Clearly, the right hon. Gentleman cannot answer the question. May I ask him an easier one? Given that the number of police constables was rising when he took over, and given that the number has fallen consistently ever since, can he say whether he expects that by the time the Government leave office at the end of this Parliament, the number of police constables will be greater, smaller or the same as the number that he inherited?

Mr. Straw

Before the right hon. Lady devises her questions, it would be helpful if she could work out the difference between figures that are rising and figures that are falling. It was she who recommended the budget for 1997–98 to the House on 27 January 1997 and had the House approve it, and she who, during that debate, promised that there were funds available for police numbers to rise over the following three years by 5,000. In the year in which she laid down the budget, police numbers did not rise. They fell from 127,158 in March 1997 to 126,814 in March 1998. That was one more of the thousands of promises that the Conservatives failed to fulfil.

Miss Widdecombe

Clearly, the right hon. Gentleman does not know the answer to that question, either. May I throw him an even easier one? As a result of the spending plans announced last week, does he expect that the crime figures for 2000–01 will show a fall?

Mr. Straw

That depends on the criminals. Is the right hon. Lady saying, and will she go into the general election promising, that if people vote Conservative, crime will rise, year on year on year? [Interruption.] Oh, she is not saying that. She is inviting us to say it. What we are promising and what we are doing is putting in place the biggest-ever investment in police and crime reduction that the country has ever seen. Already, our programme of crime reduction is driving burglary and car crime down.

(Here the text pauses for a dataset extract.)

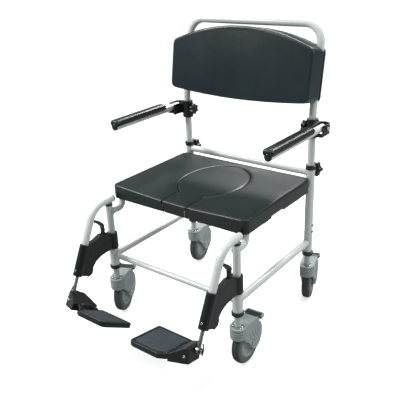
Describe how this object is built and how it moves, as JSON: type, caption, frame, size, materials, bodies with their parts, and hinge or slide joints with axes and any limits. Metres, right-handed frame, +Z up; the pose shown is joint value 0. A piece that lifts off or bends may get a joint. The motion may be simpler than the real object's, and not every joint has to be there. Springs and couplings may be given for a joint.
{
  "type": "commode chair",
  "caption": "Wheeled shower commode chair with keyhole seat and plug, slide-out pan, swing-away legrests, flip-up arms and a moulded backrest on a push bar.",
  "frame": {"origin": "on the floor, at the centre of the chair's overall footprint, tyres touching z = 0", "axes": "+Z up, the sitter faces -Y, the sitter's left is +X"},
  "size_m": [0.6815, 0.8668, 1.0375],
  "materials": {
    "white_paint": "gloss",
    "black_plastic": "satin",
    "seat_foam": "semi-gloss",
    "grey_plastic": "satin",
    "hub_grey": "satin",
    "tyre_rubber": "matt",
    "steel": "brushed",
    "inlay_rubber": "ribbed",
    "pan_plastic": "gloss"
  },
  "bodies": {
    "frame": {"main_frame": "white_paint", "leg_collars": "black_plastic", "post_bushes": "black_plastic"},
    "leg_front_left": {"leg_tube_front_left": "steel"},
    "caster_front_left": {"caster_fork_front_left": "grey_plastic", "caster_axle_front_left": "steel"},
    "wheel_front_left": {"wheel_hub_front_left": "hub_grey", "tyre_front_left": "tyre_rubber"},
    "brake_front_left": {"brake_pedal_front_left": "black_plastic"},
    "leg_front_right": {"leg_tube_front_right": "steel"},
    "caster_front_right": {"caster_fork_front_right": "grey_plastic", "caster_axle_front_right": "steel"},
    "wheel_front_right": {"wheel_hub_front_right": "hub_grey", "tyre_front_right": "tyre_rubber"},
    "brake_front_right": {"brake_pedal_front_right": "black_plastic"},
    "leg_rear_left": {"leg_tube_rear_left": "steel"},
    "caster_rear_left": {"caster_fork_rear_left": "grey_plastic", "caster_axle_rear_left": "steel"},
    "wheel_rear_left": {"wheel_hub_rear_left": "hub_grey", "tyre_rear_left": "tyre_rubber"},
    "brake_rear_left": {"brake_pedal_rear_left": "black_plastic"},
    "leg_rear_right": {"leg_tube_rear_right": "steel"},
    "caster_rear_right": {"caster_fork_rear_right": "grey_plastic", "caster_axle_rear_right": "steel"},
    "wheel_rear_right": {"wheel_hub_rear_right": "hub_grey", "tyre_rear_right": "tyre_rubber"},
    "brake_rear_right": {"brake_pedal_rear_right": "black_plastic"},
    "backrest": {"push_bar": "white_paint", "backrest_panel": "seat_foam", "backrest_cover": "seat_foam"},
    "seat": {"seat": "seat_foam", "seat_clips": "black_plastic", "pan_guides": "black_plastic"},
    "plug": {"seat_plug": "seat_foam"},
    "pan": {"commode_pan": "pan_plastic"},
    "backrest_knob_left": {"backrest_knob_left": "black_plastic"},
    "arm_clamp_left": {"arm_clamp_left": "black_plastic"},
    "arm_knob_left": {"arm_knob_left": "black_plastic"},
    "arm_left": {"arm_tube_left": "white_paint", "arm_pad_left": "black_plastic"},
    "hanger_left": {"hanger_tube_left": "white_paint", "hanger_bracket_left": "black_plastic"},
    "lever_left": {"release_lever_left": "black_plastic"},
    "rod_left": {"foot_rod_left": "steel"},
    "lug_left": {"foot_lug_left": "black_plastic"},
    "footplate_left": {"footplate_left": "black_plastic", "footplate_pad_left": "inlay_rubber"},
    "backrest_knob_right": {"backrest_knob_right": "black_plastic"},
    "arm_clamp_right": {"arm_clamp_right": "black_plastic"},
    "arm_knob_right": {"arm_knob_right": "black_plastic"},
    "arm_right": {"arm_tube_right": "white_paint", "arm_pad_right": "black_plastic"},
    "hanger_right": {"hanger_tube_right": "white_paint", "hanger_bracket_right": "black_plastic"},
    "lever_right": {"release_lever_right": "black_plastic"},
    "rod_right": {"foot_rod_right": "steel"},
    "lug_right": {"foot_lug_right": "black_plastic"},
    "footplate_right": {"footplate_right": "black_plastic", "footplate_pad_right": "inlay_rubber"}
  },
  "joints": [
    {"name": "leg_height_front_left", "type": "slide", "parent": "frame", "child": "leg_front_left", "axis": [0, 0, -1], "range_m": [-0.025, 0.075]},
    {"name": "caster_swivel_front_left", "type": "hinge", "parent": "leg_front_left", "child": "caster_front_left", "pos_m": [0.268, -0.155, 0.164], "axis": [0, 0, 1], "continuous": true},
    {"name": "wheel_spin_front_left", "type": "hinge", "parent": "caster_front_left", "child": "wheel_front_left", "pos_m": [0.26446, -0.10432, 0.075], "axis": [0.9976, 0.0698, 0], "continuous": true},
    {"name": "brake_pedal_press_front_left", "type": "hinge", "parent": "caster_front_left", "child": "brake_front_left", "pos_m": [0.26172, -0.06522, 0.144], "axis": [-0.9976, -0.0698, 0], "range_deg": [0, 8]},
    {"name": "leg_height_front_right", "type": "slide", "parent": "frame", "child": "leg_front_right", "axis": [0, 0, -1], "range_m": [-0.025, 0.075]},
    {"name": "caster_swivel_front_right", "type": "hinge", "parent": "leg_front_right", "child": "caster_front_right", "pos_m": [-0.268, -0.155, 0.164], "axis": [0, 0, 1], "continuous": true},
    {"name": "wheel_spin_front_right", "type": "hinge", "parent": "caster_front_right", "child": "wheel_front_right", "pos_m": [-0.28866, -0.10859, 0.075], "axis": [0.9135, 0.4067, 0], "continuous": true},
    {"name": "brake_pedal_press_front_right", "type": "hinge", "parent": "caster_front_right", "child": "brake_front_right", "pos_m": [-0.30461, -0.07278, 0.144], "axis": [-0.9135, -0.4067, 0], "range_deg": [0, 8]},
    {"name": "leg_height_rear_left", "type": "slide", "parent": "frame", "child": "leg_rear_left", "axis": [0, 0, -1], "range_m": [-0.025, 0.075]},
    {"name": "caster_swivel_rear_left", "type": "hinge", "parent": "leg_rear_left", "child": "caster_rear_left", "pos_m": [0.268, 0.309, 0.164], "axis": [0, 0, 1], "continuous": true},
    {"name": "wheel_spin_rear_left", "type": "hinge", "parent": "caster_rear_left", "child": "wheel_rear_left", "pos_m": [0.2523, 0.35731, 0.075], "axis": [0.9511, 0.309, 0], "continuous": true},
    {"name": "brake_pedal_press_rear_left", "type": "hinge", "parent": "caster_rear_left", "child": "brake_rear_left", "pos_m": [0.24019, 0.39459, 0.144], "axis": [-0.9511, -0.309, 0], "range_deg": [0, 8]},
    {"name": "leg_height_rear_right", "type": "slide", "parent": "frame", "child": "leg_rear_right", "axis": [0, 0, -1], "range_m": [-0.025, 0.075]},
    {"name": "caster_swivel_rear_right", "type": "hinge", "parent": "leg_rear_right", "child": "caster_rear_right", "pos_m": [-0.268, 0.309, 0.164], "axis": [0, 0, 1], "continuous": true},
    {"name": "wheel_spin_rear_right", "type": "hinge", "parent": "caster_rear_right", "child": "wheel_rear_right", "pos_m": [-0.27769, 0.35887, 0.075], "axis": [0.9816, 0.1908, 0], "continuous": true},
    {"name": "brake_pedal_press_rear_right", "type": "hinge", "parent": "caster_rear_right", "child": "brake_rear_right", "pos_m": [-0.28517, 0.39735, 0.144], "axis": [-0.9816, -0.1908, 0], "range_deg": [0, 8]},
    {"name": "backrest_lift", "type": "slide", "parent": "frame", "child": "backrest", "axis": [0, 0, 1], "range_m": [0, 0.12]},
    {"name": "seat_lift", "type": "slide", "parent": "frame", "child": "seat", "axis": [0, 0, 1], "range_m": [0, 0.08]},
    {"name": "plug_lift", "type": "slide", "parent": "seat", "child": "plug", "axis": [0, 0, 1], "range_m": [0, 0.06]},
    {"name": "pan_slide", "type": "slide", "parent": "seat", "child": "pan", "axis": [0, 1, 0], "range_m": [0, 0.32]},
    {"name": "backrest_knob_turn_left", "type": "hinge", "parent": "frame", "child": "backrest_knob_left", "pos_m": [0.268, 0.332, 0.535], "axis": [0, 1, 0], "continuous": true},
    {"name": "arm_height_left", "type": "slide", "parent": "backrest", "child": "arm_clamp_left", "axis": [0, 0, 1], "range_m": [-0.06, 0.01]},
    {"name": "arm_knob_turn_left", "type": "hinge", "parent": "arm_clamp_left", "child": "arm_knob_left", "pos_m": [0.248, 0.309, 0.695], "axis": [-1, 0, 0], "continuous": true},
    {"name": "arm_flip_left", "type": "hinge", "parent": "arm_clamp_left", "child": "arm_left", "pos_m": [0.31, 0.289, 0.703], "axis": [-1, 0, 0], "range_deg": [0, 100]},
    {"name": "hanger_swing_left", "type": "hinge", "parent": "frame", "child": "hanger_left", "pos_m": [0.268, -0.155, 0.475], "axis": [0, 0, 1], "range_deg": [0, 100]},
    {"name": "lever_pull_left", "type": "hinge", "parent": "hanger_left", "child": "lever_left", "pos_m": [0.268, -0.199, 0.357], "axis": [1, 0, 0], "range_deg": [0, 8]},
    {"name": "foot_rod_slide_left", "type": "slide", "parent": "hanger_left", "child": "rod_left", "axis": [0, -0.4439, -0.8961], "range_m": [-0.012, 0.045]},
    {"name": "footplate_angle_left", "type": "hinge", "parent": "rod_left", "child": "lug_left", "pos_m": [0.268, -0.35957, 0.20242], "axis": [1, 0, 0], "range_deg": [-24.3, 11.7]},
    {"name": "footplate_flip_left", "type": "hinge", "parent": "lug_left", "child": "footplate_left", "pos_m": [0.196, -0.36403, 0.18088], "axis": [0, 0.9792, -0.2028], "range_deg": [0, 90]},
    {"name": "backrest_knob_turn_right", "type": "hinge", "parent": "frame", "child": "backrest_knob_right", "pos_m": [-0.268, 0.332, 0.535], "axis": [0, 1, 0], "continuous": true},
    {"name": "arm_height_right", "type": "slide", "parent": "backrest", "child": "arm_clamp_right", "axis": [0, 0, 1], "range_m": [-0.06, 0.01]},
    {"name": "arm_knob_turn_right", "type": "hinge", "parent": "arm_clamp_right", "child": "arm_knob_right", "pos_m": [-0.248, 0.309, 0.695], "axis": [1, 0, 0], "continuous": true},
    {"name": "arm_flip_right", "type": "hinge", "parent": "arm_clamp_right", "child": "arm_right", "pos_m": [-0.31, 0.289, 0.703], "axis": [-1, 0, 0], "range_deg": [0, 100]},
    {"name": "hanger_swing_right", "type": "hinge", "parent": "frame", "child": "hanger_right", "pos_m": [-0.268, -0.155, 0.475], "axis": [0, 0, -1], "range_deg": [0, 100]},
    {"name": "lever_pull_right", "type": "hinge", "parent": "hanger_right", "child": "lever_right", "pos_m": [-0.268, -0.199, 0.357], "axis": [1, 0, 0], "range_deg": [0, 8]},
    {"name": "foot_rod_slide_right", "type": "slide", "parent": "hanger_right", "child": "rod_right", "axis": [0, -0.4439, -0.8961], "range_m": [-0.012, 0.045]},
    {"name": "footplate_angle_right", "type": "hinge", "parent": "rod_right", "child": "lug_right", "pos_m": [-0.268, -0.35957, 0.20242], "axis": [1, 0, 0], "range_deg": [-3.7, 32.3]},
    {"name": "footplate_flip_right", "type": "hinge", "parent": "lug_right", "child": "footplate_right", "pos_m": [-0.196, -0.37132, 0.18383], "axis": [0, -0.8453, 0.5344], "range_deg": [0, 90]}
  ]
}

If the right hon. Lady wants to swap figures, let me give them to her. Under her, when she was a Home Office Minister, there was an increase in police spending in real terms in 1995–96 of 0.49 per cent., in 1997–98 of 0.12 per cent. and in 1996–97 a decrease of 0.91 per cent. That compares with an increase this year of 1.47 per cent., an increase next year of 7.4 per cent. and an increase the following year of 3.5 per cent.

Will the right hon. Lady ever come to this Bench—[HON. MEMBERS: "Yes!"] I meant the Opposition Bench. Will she come to that Bench to tell us where and when Conservative budgets would make cuts following the single pledge of the shadow Chancellor? One pledge would definitely be fulfilled: police budgets would decline again in real terms under any Conservative Government.